Die CGTP und die Einheitsgewerkschaft Central Unitaria de Trabajadores del Perú (CUT) betonen, dass eine Rückkehr zur Demokratie nur durch den Rücktritt Boluartes möglich sei. Vertreter der »Alianza de Transportistas« und der »Asociación Nacional de Conductores del Perú« erklärten, dass sich Transportarbeiter, Bus- und Lkw-Fahrer, Mototaxi- und Kleintransportunternehmer mit den Gewerkschaften zusammenschließen werden. Sie kündigten an, ursprünglich für den 24. und 25. Juli geplante Protestaktionen zu verschieben, um sich am 27. und 28. Juli am gemeinsamen landesweiten Streik gegen die Regierung von Dina Boluarte zu beteiligen. Der Generalsekretär der Lehrergewerkschaft Sindicato Único de Trabajadores en la Educación del Perú (SUTEP) in der Region Puno, Tito Rojas, sowie der Vertreter des Comando Nacional Unitario de Lucha (CNUL), Lucio Ccallo, bestätigten, dass sich ihre Organisationen dem Aufruf zum landesweiten Streik ebenfalls anschließen werden. Delegationen des CNUL, einer Dachorganisation zivilgesellschaftlicher, gewerkschaftlicher, indigener und politischer Gruppen, würden aus allen Regionen des Landes nach Lima reisen, um an den Protesten teilzunehmen.
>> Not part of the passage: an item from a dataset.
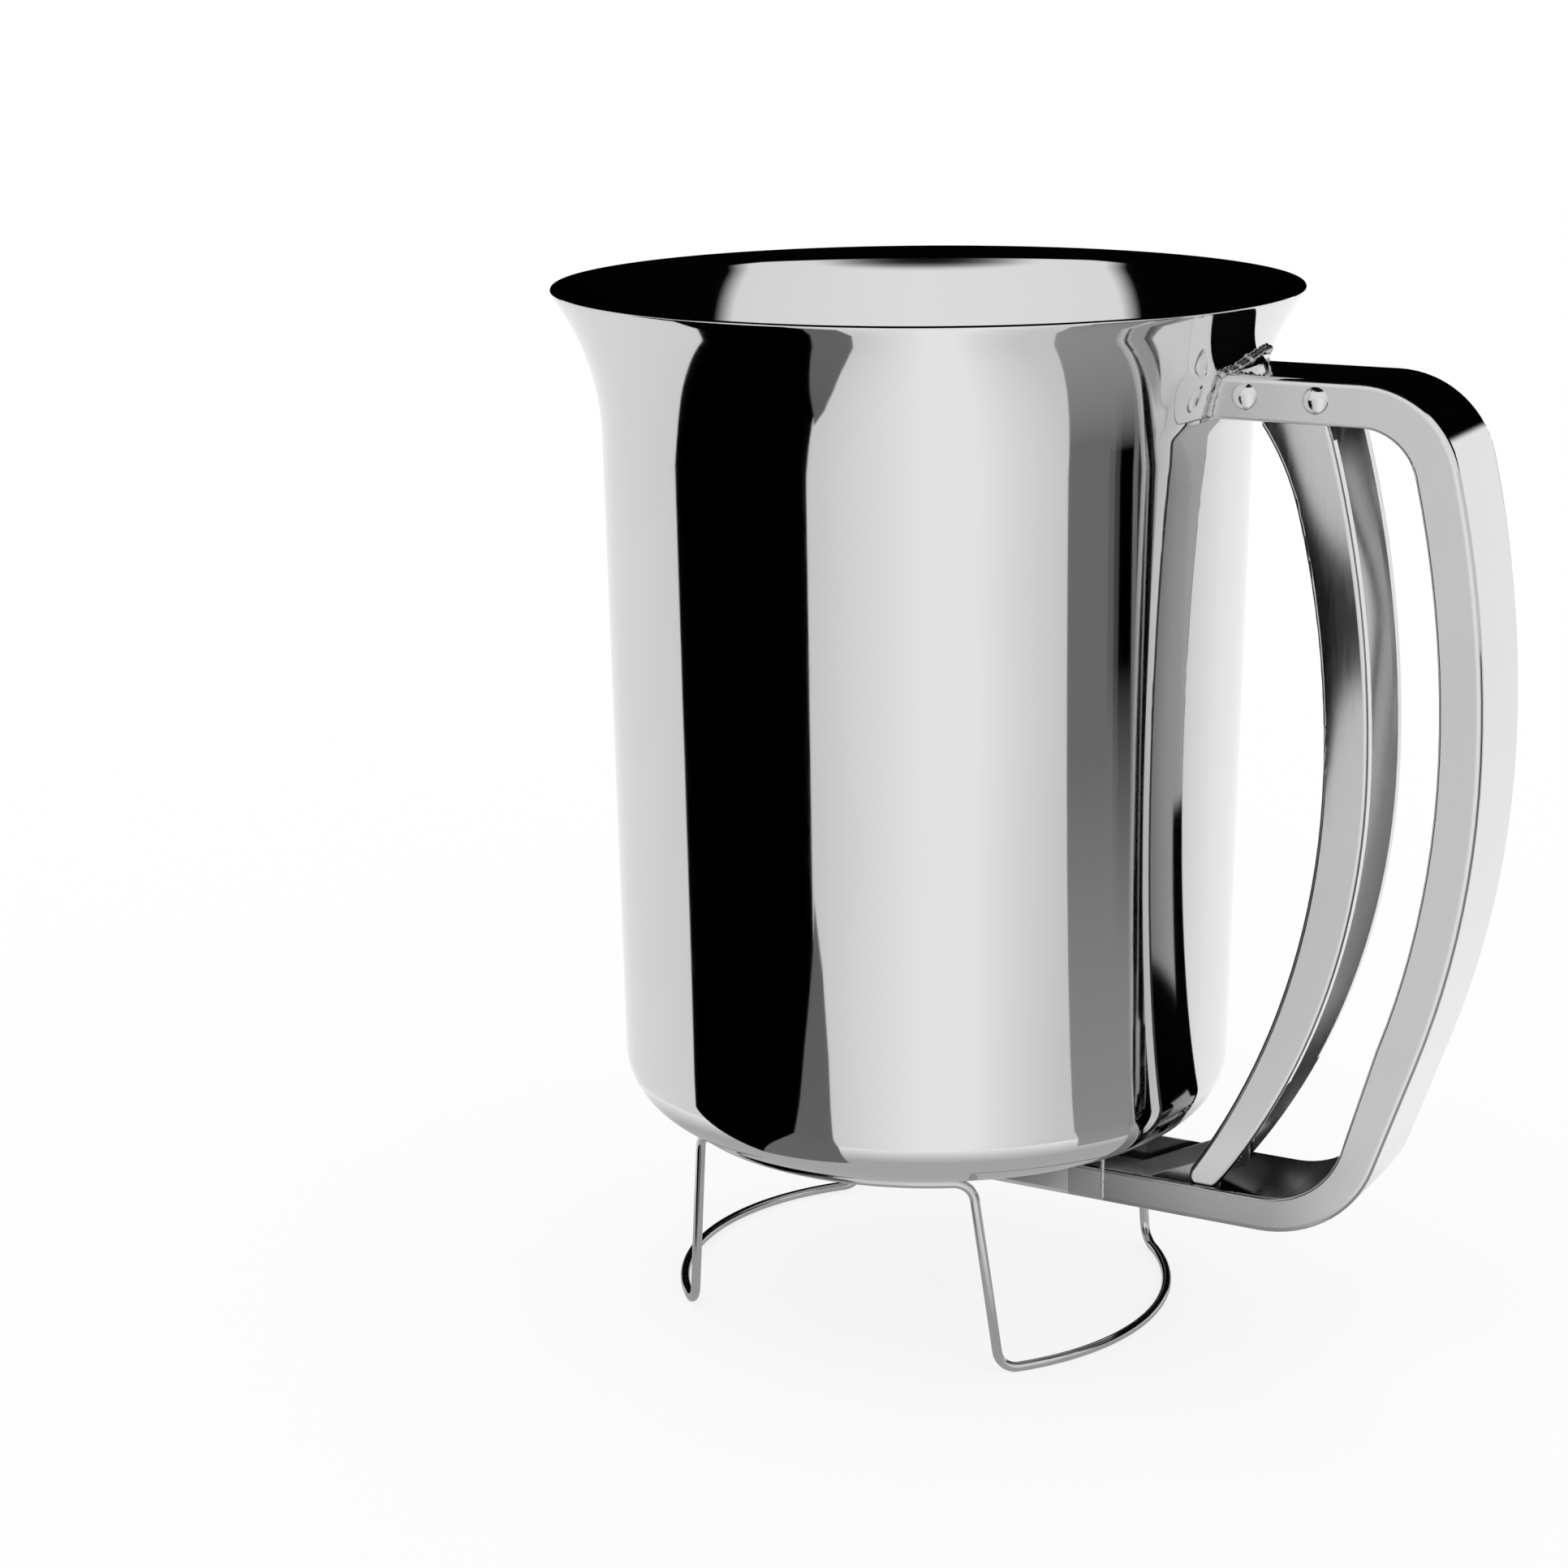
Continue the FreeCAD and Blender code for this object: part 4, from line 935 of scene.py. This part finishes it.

Die Front gegen die amtierende Präsidentin wird dabei von Angehörigen der Opfer unterstützt, die bei Demonstrationen zwischen 2022 und 2023 ums Leben kamen. Mehrere tausend Verletzte und Hunderte Tote waren das blutige Erbe der Proteste gegen die Putschisten. Die Interamerikanische Menschenrechtskommission (IACHR) dokumentierte Anfang 2023 Massaker, exzessive Gewalt und außergerichtliche Hinrichtungen, die besonders indigene und ärmere Bevölkerungsgruppen trafen. »Diese Frau hat die Kinder des Volkes ermorden lassen«, erklärten Vertreter der Familien am Mittwoch (Ortszeit) auf einer Pressekonferenz in Lima. Die Organisation Nationaler Familien von Opfern und Verletzten plant vom 26. bis 29. Juli einen »Trauermarsch gegen die Diktatur« und für die Beendigung der staatlichen Repression. »Wir fordern Gerechtigkeit nicht nur für die jüngsten Opfer, sondern für alle, die seit den 1980er, 1990er und 2000er Jahren politische Gewalt erlebt haben«, sagte Giovanna Mendoza, die Vizepräsidentin der Organisation. Doch statt darauf einzugehen, heizt das Regime den Konflikt weiter an. Am 9. Juli verabschiedete das von Boluartes Anhängern dominierte Parlament ein Amnestiegesetz für Mitglieder der Streitkräfte und der Nationalpolizei, die zwischen 1980 und 2000 an sogenannten Antiterroreinsätzen beteiligt waren.
Wie tief die Frustration über Boluarte in Peru verankert ist, zeigt ein Bericht der Tageszeitung La República vom Mittwoch. »Niemand will sie, die Korruption bleibt, und sie macht, was sie will«, kritisierte die Verkäuferin Luz Marina Inca in Cusco. In Trujillo beklagte der Händler Jhon Alfaro: »Die Leute hungern, doch die Regierung schaut weg.« Und während Millionen Peruaner täglich ums Überleben kämpfen, erhöhte Boluarte kürzlich ihr Monatsgehalt auf 35.000 Soles (8.300 Euro). Zudem verstärkte sie die Ausrichtung der Regierung zugunsten von Unternehmen. So erhielten große Agroexportfirmen hohe Steuervergünstigungen, während die kleinbäuerliche Landwirtschaft benachteiligt wird. Zur Sicherung der Macht engagiert die Regierung auch private Söldnerfirmen wie Blackwater – inzwischen Academi –, dessen Gründer Erik Prince kürzlich in Lima war. Unter dem Vorwand, den Kampf gegen Drogenhandel und kriminelle Banden zu unterstützen, wird so die Militarisierung ländlicher Regionen vorangetrieben. Menschenrechtsorganisationen warnen bereits vor dem Risiko weiterer Menschenrechtsverletzungen.